Contributed signiﬁcantly to the U.P. State Plan of Action on Education for All.
- Findings of the project: Block and Town Area-Wise Estimated Population of 5-14 years Children by Single Age, Gender and Cast for UP Education for All Project Boards, were used by State Government for Universalisation of primary education.
Agriculture & Rural Development
Several analytical issues that cropped up doing statistical analysis of data of World Bank Aided Project - Sodic Lands Reclamation Project for Annual Soil Monitoring, resulted into organizing 5 day training for the project staff.
- Jointly Prepared with NAAS District Agricultural Action Plans based on participatory bottom up approach with Panchayat as unit of planning and reﬂecting local needs and priorities for Revival of Agricultural Crescent in Bihar.

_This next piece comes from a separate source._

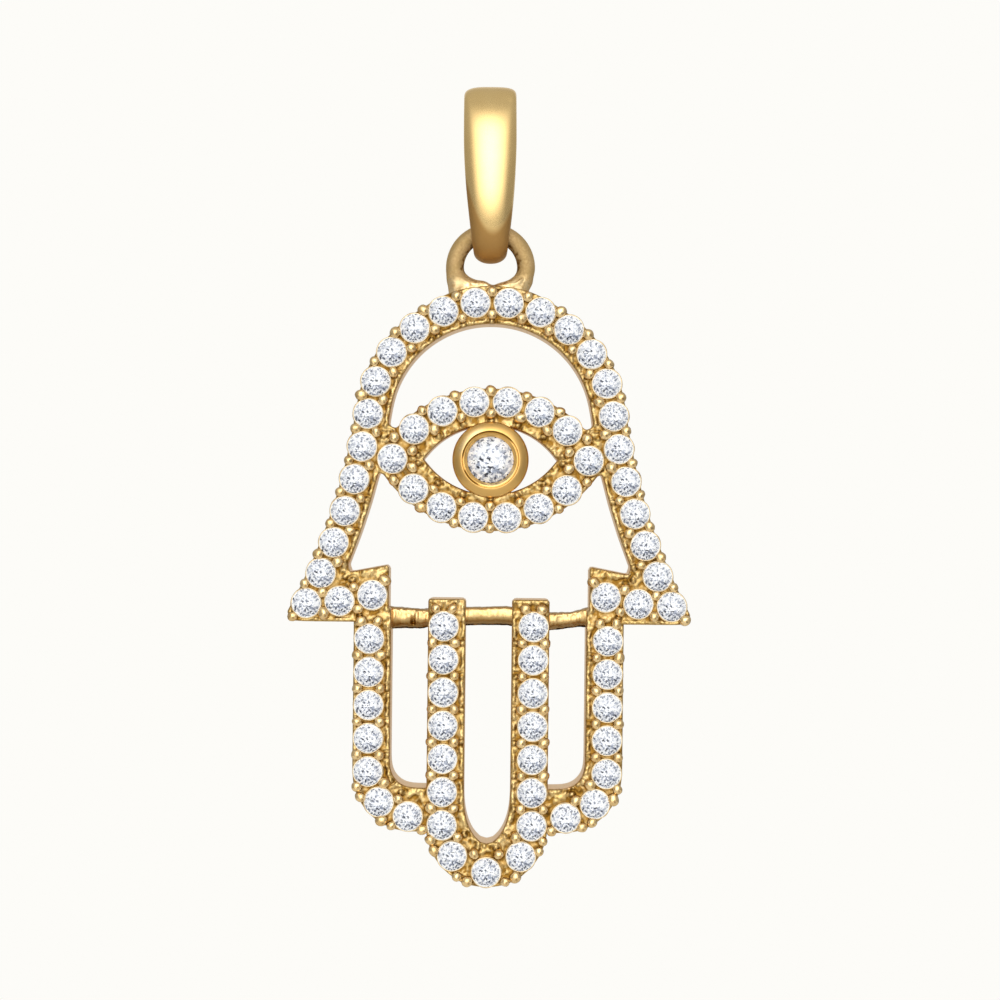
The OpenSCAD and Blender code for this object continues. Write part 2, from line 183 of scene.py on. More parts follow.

- Handled the project in partnership with NCAP - Ex-ante Assessment of Beneﬁts of Bt Brinjal. Several analytical issues on validity of long term data analysis of Bt Brinjal experimental data were highlighted.
For the ﬁrst time in the country, associated risk factors of underweight, stunting and wasting using logistic regression were evaluated.
- A study of the patterns of under nutrition by single month showed that maximum under nutrition is at 11-12 months and not around 24 months as shown earlier. This had important policy implications: focus on children under 2 years of age; under 1 year for prevention and between 1-2 years for controlling under nutrition.
- For the ﬁrst time in the country, randomized response technique was used to give estimate of percentage – a) truckers indulging in high risk sexual behavior and b) extent of child sexual abuse.
- In impact assessments for WFP projects on ICDS food fortiﬁcation and Fortiﬁed Food for Education Program spread over several states, the ﬁndings revealed several bottlenecks and weaknesses of the implementation of the program, particularly with regard to erratic supply, frequency, coverage, quality, regularity, and quantity.
- An analysis of the nutritive values of food items taken during the last 24 hours at home and in mid-day meal indicated that children were still far below the recommended dietary levels in iron and vitamin A.
- Prepared a District Wise Food Insecurity Atlas of U.P. using. Small area estimates.
- Micro-level (panchayat level) hunger mapping was done using Food Access Survey Tools (FAST) after adaptation to local conditions. A research paper prepared from this study suggests that 'access' part of food insecurity and the related anxiety component are measurable. The paper also suggests an improved hunger index, which can also be derived at local levels. It also suggests a 3-question module which can easily be canvassed at micro level (even by NSSO in consumption surveys).
- IASDS succeeded in convincing the funding agencies and NGOs of the necessity of carrying out a proper baseline, avoid reporting sub-group estimates with inadequate sub-group size, and derive estimates with adequate sample sizes. As a result NNMB stopped giving estimates of clinical deﬁciencies like Bitot Spots at district level. UNICEF carried out a study of estimating prevalence of Bitot Spots with a sample size of over 14000 in contrast to a sample of around 400 being used by NNMB.
- The use of arbitrary cut-offs by IAP classiﬁcation for measuring under nutrition was (as shown by Prof. A. K. Nigam) resulting in to serious underestimation of severe under nutrition. This led to leaving out more than 50 percent severely under nourished children.
- Conducted state of the art studies in many other important areas like KAPB on Infant and Maternal Care, Neonatal Mortality, Maternal and Infant Survival, and Adolescent Reproductive Sexual Health. Also conducted studies on anaemia - administering IFA tablets to adolescent girls. The analysis on sustainability of the effect of IFA even after its withdrawal was innovative.
Methodology for gender disparities in intra household - consumption expenditure.
- On Urban Infrastructure Development including Water Supply, Sanitation and Drainage; Waste Management, Water, Sanitation and Hygiene (WASH).
- 30 Research papers in reputed Journals.
- Special Volume in the Memory of Founder Director Late Prof A. R. Roy.
- Book “Statistical Aspects of Community Health and Nutrition” published in 2015 by A.K. Nigam.